EXERCISE PROMPT — Output all lines exactly.

DATASET EXTRACT —

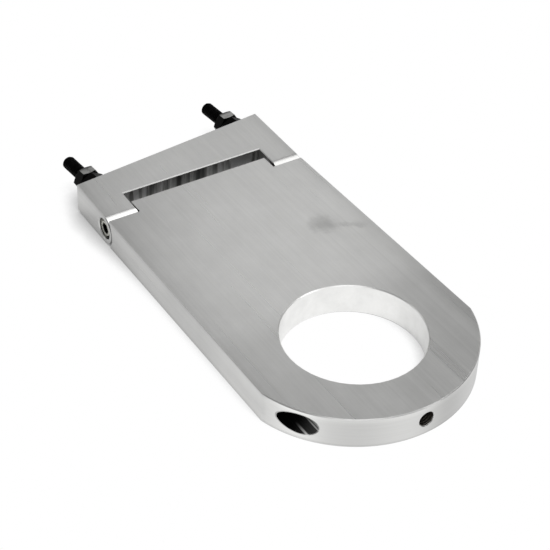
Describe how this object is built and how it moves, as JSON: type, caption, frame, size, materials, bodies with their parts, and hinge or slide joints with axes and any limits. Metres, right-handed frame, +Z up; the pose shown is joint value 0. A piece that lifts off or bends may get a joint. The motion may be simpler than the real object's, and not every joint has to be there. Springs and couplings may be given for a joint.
{
  "type": "watch movement holder",
  "caption": "Flat plate with a round ring opening, hinged to a clevis block that carries threaded mounting studs, so a watch movement in the ring can be tilted and locked.",
  "frame": {"origin": "bottom centre of the part's box at rest, on the plate's underside", "axes": "+X to the right seen from the ring end, +Y from the ring towards the hinge block and its studs, +Z up, square to the plate"},
  "size_m": [0.063, 0.145, 0.01],
  "materials": {
    "plate_aluminium": "satin, fine lengthwise brushing",
    "block_aluminium": "satin, fine lengthwise brushing",
    "pivot_screw_steel": "bright turned steel",
    "stud_black_steel": "black oxide, lightly oiled",
    "nut_black_steel": "black oxide, lightly oiled",
    "set_screw_black_steel": "black oxide",
    "plug_brass": "turned brass"
  },
  "bodies": {
    "block": {"hinge_block": "block_aluminium", "pivot_screw_left": "pivot_screw_steel", "pivot_screw_right": "pivot_screw_steel", "mounting_stud_left": "stud_black_steel", "mounting_stud_right": "stud_black_steel", "inner_nut_left": "nut_black_steel", "inner_nut_right": "nut_black_steel"},
    "plate": {"ring_plate": "plate_aluminium"},
    "lock_screw": {"tilt_lock_screw": "set_screw_black_steel"},
    "lock_plug": {"tilt_lock_plug": "plug_brass"},
    "grip_screw": {"ring_grip_screw": "set_screw_black_steel"},
    "outer_nut_left": {"outer_nut_left": "nut_black_steel"},
    "outer_nut_right": {"outer_nut_right": "nut_black_steel"}
  },
  "joints": [
    {"name": "tilt", "type": "hinge", "parent": "block", "child": "plate", "pos_m": [0, 0.03412, 0.0045], "axis": [-1, 0, 0], "range_deg": [-62.5, 57.5]},
    {"name": "lock_screw_travel", "type": "slide", "parent": "plate", "child": "lock_screw", "axis": [0, 1, 0], "range_m": [-0.0015, 0]},
    {"name": "lock_plug_travel", "type": "slide", "parent": "plate", "child": "lock_plug", "axis": [0, 1, 0], "range_m": [-0.0015, 0]},
    {"name": "grip_screw_travel", "type": "slide", "parent": "plate", "child": "grip_screw", "axis": [0, 1, 0], "range_m": [-0.003, 0.0045]},
    {"name": "outer_nut_left_travel", "type": "slide", "parent": "block", "child": "outer_nut_left", "axis": [-0.1045, 0.9936, 0.0434], "range_m": [0, 0.009]},
    {"name": "outer_nut_right_travel", "type": "slide", "parent": "block", "child": "outer_nut_right", "axis": [-0.1045, 0.9936, 0.0434], "range_m": [0, 0.009]}
  ],
  "couplings": [
    {"joint": "lock_plug_travel", "follows": "lock_screw_travel", "ratio": 1}
  ]
}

ANSWER —
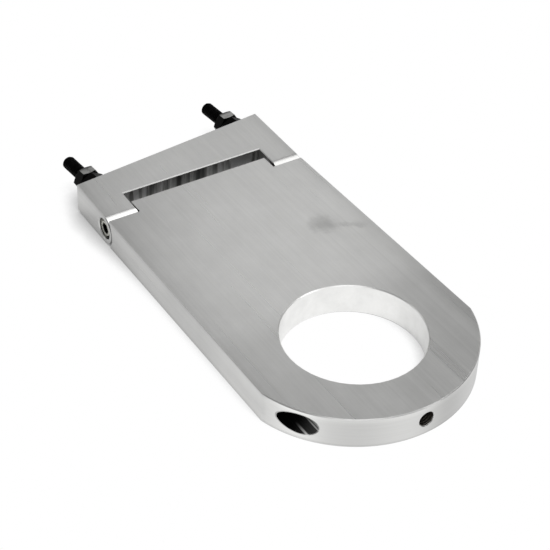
Describe how this object is built and how it moves, as JSON: type, caption, frame, size, materials, bodies with their parts, and hinge or slide joints with axes and any limits. Metres, right-handed frame, +Z up; the pose shown is joint value 0. A piece that lifts off or bends may get a joint. The motion may be simpler than the real object's, and not every joint has to be there. Springs and couplings may be given for a joint.
{
  "type": "watch movement holder",
  "caption": "Flat plate with a round ring opening, hinged to a clevis block that carries threaded mounting studs, so a watch movement in the ring can be tilted and locked.",
  "frame": {"origin": "bottom centre of the part's box at rest, on the plate's underside", "axes": "+X to the right seen from the ring end, +Y from the ring towards the hinge block and its studs, +Z up, square to the plate"},
  "size_m": [0.063, 0.145, 0.01],
  "materials": {
    "plate_aluminium": "satin, fine lengthwise brushing",
    "block_aluminium": "satin, fine lengthwise brushing",
    "pivot_screw_steel": "bright turned steel",
    "stud_black_steel": "black oxide, lightly oiled",
    "nut_black_steel": "black oxide, lightly oiled",
    "set_screw_black_steel": "black oxide",
    "plug_brass": "turned brass"
  },
  "bodies": {
    "block": {"hinge_block": "block_aluminium", "pivot_screw_left": "pivot_screw_steel", "pivot_screw_right": "pivot_screw_steel", "mounting_stud_left": "stud_black_steel", "mounting_stud_right": "stud_black_steel", "inner_nut_left": "nut_black_steel", "inner_nut_right": "nut_black_steel"},
    "plate": {"ring_plate": "plate_aluminium"},
    "lock_screw": {"tilt_lock_screw": "set_screw_black_steel"},
    "lock_plug": {"tilt_lock_plug": "plug_brass"},
    "grip_screw": {"ring_grip_screw": "set_screw_black_steel"},
    "outer_nut_left": {"outer_nut_left": "nut_black_steel"},
    "outer_nut_right": {"outer_nut_right": "nut_black_steel"}
  },
  "joints": [
    {"name": "tilt", "type": "hinge", "parent": "block", "child": "plate", "pos_m": [0, 0.03412, 0.0045], "axis": [-1, 0, 0], "range_deg": [-62.5, 57.5]},
    {"name": "lock_screw_travel", "type": "slide", "parent": "plate", "child": "lock_screw", "axis": [0, 1, 0], "range_m": [-0.0015, 0]},
    {"name": "lock_plug_travel", "type": "slide", "parent": "plate", "child": "lock_plug", "axis": [0, 1, 0], "range_m": [-0.0015, 0]},
    {"name": "grip_screw_travel", "type": "slide", "parent": "plate", "child": "grip_screw", "axis": [0, 1, 0], "range_m": [-0.003, 0.0045]},
    {"name": "outer_nut_left_travel", "type": "slide", "parent": "block", "child": "outer_nut_left", "axis": [-0.1045, 0.9936, 0.0434], "range_m": [0, 0.009]},
    {"name": "outer_nut_right_travel", "type": "slide", "parent": "block", "child": "outer_nut_right", "axis": [-0.1045, 0.9936, 0.0434], "range_m": [0, 0.009]}
  ],
  "couplings": [
    {"joint": "lock_plug_travel", "follows": "lock_screw_travel", "ratio": 1}
  ]
}